* [Task prompt]:
Produce word for word the lines of the data below running from the one that has "on the ground" to the one that has "for node in", inclusive, and no others.
Start of Data shown
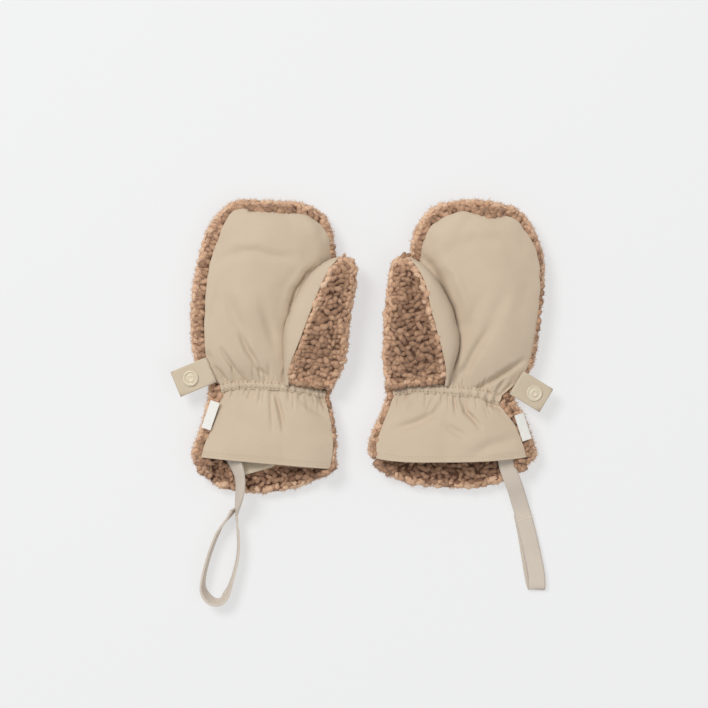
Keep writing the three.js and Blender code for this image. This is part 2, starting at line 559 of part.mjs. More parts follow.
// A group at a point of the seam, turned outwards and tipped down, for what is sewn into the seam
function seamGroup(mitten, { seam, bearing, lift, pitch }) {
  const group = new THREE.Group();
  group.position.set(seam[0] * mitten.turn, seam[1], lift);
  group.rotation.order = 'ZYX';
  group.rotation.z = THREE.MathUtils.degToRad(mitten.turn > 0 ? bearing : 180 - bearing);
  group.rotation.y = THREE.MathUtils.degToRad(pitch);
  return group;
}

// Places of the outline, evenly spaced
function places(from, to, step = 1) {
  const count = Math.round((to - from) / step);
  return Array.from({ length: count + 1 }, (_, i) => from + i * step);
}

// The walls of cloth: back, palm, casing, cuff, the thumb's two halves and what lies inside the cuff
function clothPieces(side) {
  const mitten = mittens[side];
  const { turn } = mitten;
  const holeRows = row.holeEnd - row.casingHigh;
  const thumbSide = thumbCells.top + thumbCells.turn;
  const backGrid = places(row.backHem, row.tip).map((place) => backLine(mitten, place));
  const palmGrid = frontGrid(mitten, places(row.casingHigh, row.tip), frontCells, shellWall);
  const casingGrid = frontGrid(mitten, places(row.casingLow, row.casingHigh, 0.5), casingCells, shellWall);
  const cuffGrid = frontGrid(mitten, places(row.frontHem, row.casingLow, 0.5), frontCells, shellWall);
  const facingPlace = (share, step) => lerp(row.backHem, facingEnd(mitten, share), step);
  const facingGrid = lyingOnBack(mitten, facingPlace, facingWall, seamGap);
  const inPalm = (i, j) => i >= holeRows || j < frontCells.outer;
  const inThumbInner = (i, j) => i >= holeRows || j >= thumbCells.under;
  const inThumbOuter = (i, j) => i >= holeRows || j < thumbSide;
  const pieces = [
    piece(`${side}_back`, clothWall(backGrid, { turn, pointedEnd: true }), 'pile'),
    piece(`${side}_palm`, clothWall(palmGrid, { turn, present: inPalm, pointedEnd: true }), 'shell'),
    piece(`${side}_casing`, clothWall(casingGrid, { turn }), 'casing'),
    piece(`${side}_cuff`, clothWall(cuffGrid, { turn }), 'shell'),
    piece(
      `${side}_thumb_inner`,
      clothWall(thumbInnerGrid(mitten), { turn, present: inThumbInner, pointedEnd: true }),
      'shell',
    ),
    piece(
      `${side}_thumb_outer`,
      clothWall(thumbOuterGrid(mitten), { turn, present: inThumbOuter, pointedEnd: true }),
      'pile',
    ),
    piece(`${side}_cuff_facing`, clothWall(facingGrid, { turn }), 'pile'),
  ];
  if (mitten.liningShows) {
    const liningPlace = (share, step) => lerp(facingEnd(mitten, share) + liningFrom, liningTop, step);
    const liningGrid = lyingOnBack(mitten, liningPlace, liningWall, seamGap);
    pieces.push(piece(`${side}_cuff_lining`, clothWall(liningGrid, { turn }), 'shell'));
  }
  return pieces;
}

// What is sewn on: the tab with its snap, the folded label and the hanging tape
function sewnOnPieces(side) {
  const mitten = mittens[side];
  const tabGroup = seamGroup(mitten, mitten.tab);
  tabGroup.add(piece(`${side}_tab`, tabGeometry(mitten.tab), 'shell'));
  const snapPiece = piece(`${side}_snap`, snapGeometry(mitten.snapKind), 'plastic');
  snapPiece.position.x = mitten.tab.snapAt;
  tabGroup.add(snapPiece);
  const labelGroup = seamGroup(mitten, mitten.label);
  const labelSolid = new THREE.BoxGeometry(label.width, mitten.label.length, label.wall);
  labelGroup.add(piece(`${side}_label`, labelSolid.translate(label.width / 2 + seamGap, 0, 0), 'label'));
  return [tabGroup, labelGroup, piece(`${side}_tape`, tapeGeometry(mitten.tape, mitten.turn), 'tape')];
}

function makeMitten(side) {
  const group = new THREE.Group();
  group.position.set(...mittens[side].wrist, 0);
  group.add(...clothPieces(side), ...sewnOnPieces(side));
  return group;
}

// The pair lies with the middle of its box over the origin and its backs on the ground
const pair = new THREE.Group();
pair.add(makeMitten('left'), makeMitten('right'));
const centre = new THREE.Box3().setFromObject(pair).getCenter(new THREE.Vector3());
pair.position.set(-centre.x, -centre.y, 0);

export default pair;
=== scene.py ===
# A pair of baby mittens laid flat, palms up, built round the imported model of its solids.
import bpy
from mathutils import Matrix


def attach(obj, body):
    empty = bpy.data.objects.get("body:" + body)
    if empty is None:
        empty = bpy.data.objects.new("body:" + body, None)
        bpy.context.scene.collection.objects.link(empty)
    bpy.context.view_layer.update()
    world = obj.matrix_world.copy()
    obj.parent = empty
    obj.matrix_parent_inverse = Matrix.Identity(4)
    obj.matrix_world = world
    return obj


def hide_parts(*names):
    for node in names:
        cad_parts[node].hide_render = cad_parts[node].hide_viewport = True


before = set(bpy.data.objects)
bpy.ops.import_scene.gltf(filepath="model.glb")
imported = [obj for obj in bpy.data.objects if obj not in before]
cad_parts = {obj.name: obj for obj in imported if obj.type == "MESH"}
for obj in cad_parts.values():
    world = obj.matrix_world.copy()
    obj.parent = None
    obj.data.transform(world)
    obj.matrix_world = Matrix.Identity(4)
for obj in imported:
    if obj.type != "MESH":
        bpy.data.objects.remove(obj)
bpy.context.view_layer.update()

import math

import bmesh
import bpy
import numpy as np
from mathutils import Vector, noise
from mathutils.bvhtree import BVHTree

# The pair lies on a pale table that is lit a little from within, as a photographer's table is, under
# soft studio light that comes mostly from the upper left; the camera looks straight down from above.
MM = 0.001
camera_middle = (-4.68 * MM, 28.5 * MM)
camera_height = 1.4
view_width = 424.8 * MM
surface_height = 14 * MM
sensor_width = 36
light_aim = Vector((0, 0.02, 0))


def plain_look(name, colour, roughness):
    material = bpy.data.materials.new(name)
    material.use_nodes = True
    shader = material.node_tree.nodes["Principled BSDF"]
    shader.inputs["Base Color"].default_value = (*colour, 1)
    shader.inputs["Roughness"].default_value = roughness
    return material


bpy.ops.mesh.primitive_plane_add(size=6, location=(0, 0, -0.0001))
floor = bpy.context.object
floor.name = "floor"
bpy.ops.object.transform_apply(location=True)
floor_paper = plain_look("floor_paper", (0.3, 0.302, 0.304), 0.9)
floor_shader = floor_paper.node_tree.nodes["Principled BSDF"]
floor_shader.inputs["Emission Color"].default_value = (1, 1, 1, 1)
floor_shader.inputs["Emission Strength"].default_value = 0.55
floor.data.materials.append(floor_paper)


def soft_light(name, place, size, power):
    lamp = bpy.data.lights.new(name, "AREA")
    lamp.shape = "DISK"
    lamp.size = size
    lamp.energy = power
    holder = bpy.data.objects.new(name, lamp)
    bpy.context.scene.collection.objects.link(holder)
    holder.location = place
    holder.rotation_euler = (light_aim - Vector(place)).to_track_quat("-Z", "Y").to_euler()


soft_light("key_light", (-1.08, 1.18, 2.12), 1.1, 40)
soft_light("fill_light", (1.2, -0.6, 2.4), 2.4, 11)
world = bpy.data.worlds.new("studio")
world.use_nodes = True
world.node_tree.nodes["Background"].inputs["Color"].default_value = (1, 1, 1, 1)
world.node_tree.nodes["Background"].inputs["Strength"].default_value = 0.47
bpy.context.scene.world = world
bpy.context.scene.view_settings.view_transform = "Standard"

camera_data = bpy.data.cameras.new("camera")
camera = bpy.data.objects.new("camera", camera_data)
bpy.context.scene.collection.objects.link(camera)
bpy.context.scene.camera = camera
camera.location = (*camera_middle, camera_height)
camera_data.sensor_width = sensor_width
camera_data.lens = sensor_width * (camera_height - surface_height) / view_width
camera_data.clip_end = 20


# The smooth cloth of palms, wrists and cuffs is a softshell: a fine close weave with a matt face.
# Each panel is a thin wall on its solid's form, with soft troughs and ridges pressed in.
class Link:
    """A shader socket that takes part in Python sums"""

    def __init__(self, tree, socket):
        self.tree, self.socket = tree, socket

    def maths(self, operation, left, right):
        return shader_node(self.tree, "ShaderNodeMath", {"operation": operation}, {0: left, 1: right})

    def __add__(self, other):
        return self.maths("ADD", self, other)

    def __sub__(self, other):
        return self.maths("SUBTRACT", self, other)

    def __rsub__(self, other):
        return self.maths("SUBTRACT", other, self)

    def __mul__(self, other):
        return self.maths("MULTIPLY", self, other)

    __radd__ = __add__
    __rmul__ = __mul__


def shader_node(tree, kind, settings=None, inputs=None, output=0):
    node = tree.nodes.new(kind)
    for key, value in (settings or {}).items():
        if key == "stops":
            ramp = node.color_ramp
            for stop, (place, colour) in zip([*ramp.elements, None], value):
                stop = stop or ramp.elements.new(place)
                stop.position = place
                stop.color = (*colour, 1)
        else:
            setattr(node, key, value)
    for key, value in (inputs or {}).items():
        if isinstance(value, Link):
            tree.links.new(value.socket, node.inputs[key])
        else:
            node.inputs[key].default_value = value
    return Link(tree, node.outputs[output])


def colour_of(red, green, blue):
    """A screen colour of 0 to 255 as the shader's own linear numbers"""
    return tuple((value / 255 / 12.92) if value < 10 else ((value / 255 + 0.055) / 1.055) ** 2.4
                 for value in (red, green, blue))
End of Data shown
* [Output for this exercise]:
// The pair lies with the middle of its box over the origin and its backs on the ground
const pair = new THREE.Group();
pair.add(makeMitten('left'), makeMitten('right'));
const centre = new THREE.Box3().setFromObject(pair).getCenter(new THREE.Vector3());
pair.position.set(-centre.x, -centre.y, 0);

export default pair;
=== scene.py ===
# A pair of baby mittens laid flat, palms up, built round the imported model of its solids.
import bpy
from mathutils import Matrix


def attach(obj, body):
    empty = bpy.data.objects.get("body:" + body)
    if empty is None:
        empty = bpy.data.objects.new("body:" + body, None)
        bpy.context.scene.collection.objects.link(empty)
    bpy.context.view_layer.update()
    world = obj.matrix_world.copy()
    obj.parent = empty
    obj.matrix_parent_inverse = Matrix.Identity(4)
    obj.matrix_world = world
    return obj


def hide_parts(*names):
    for node in names:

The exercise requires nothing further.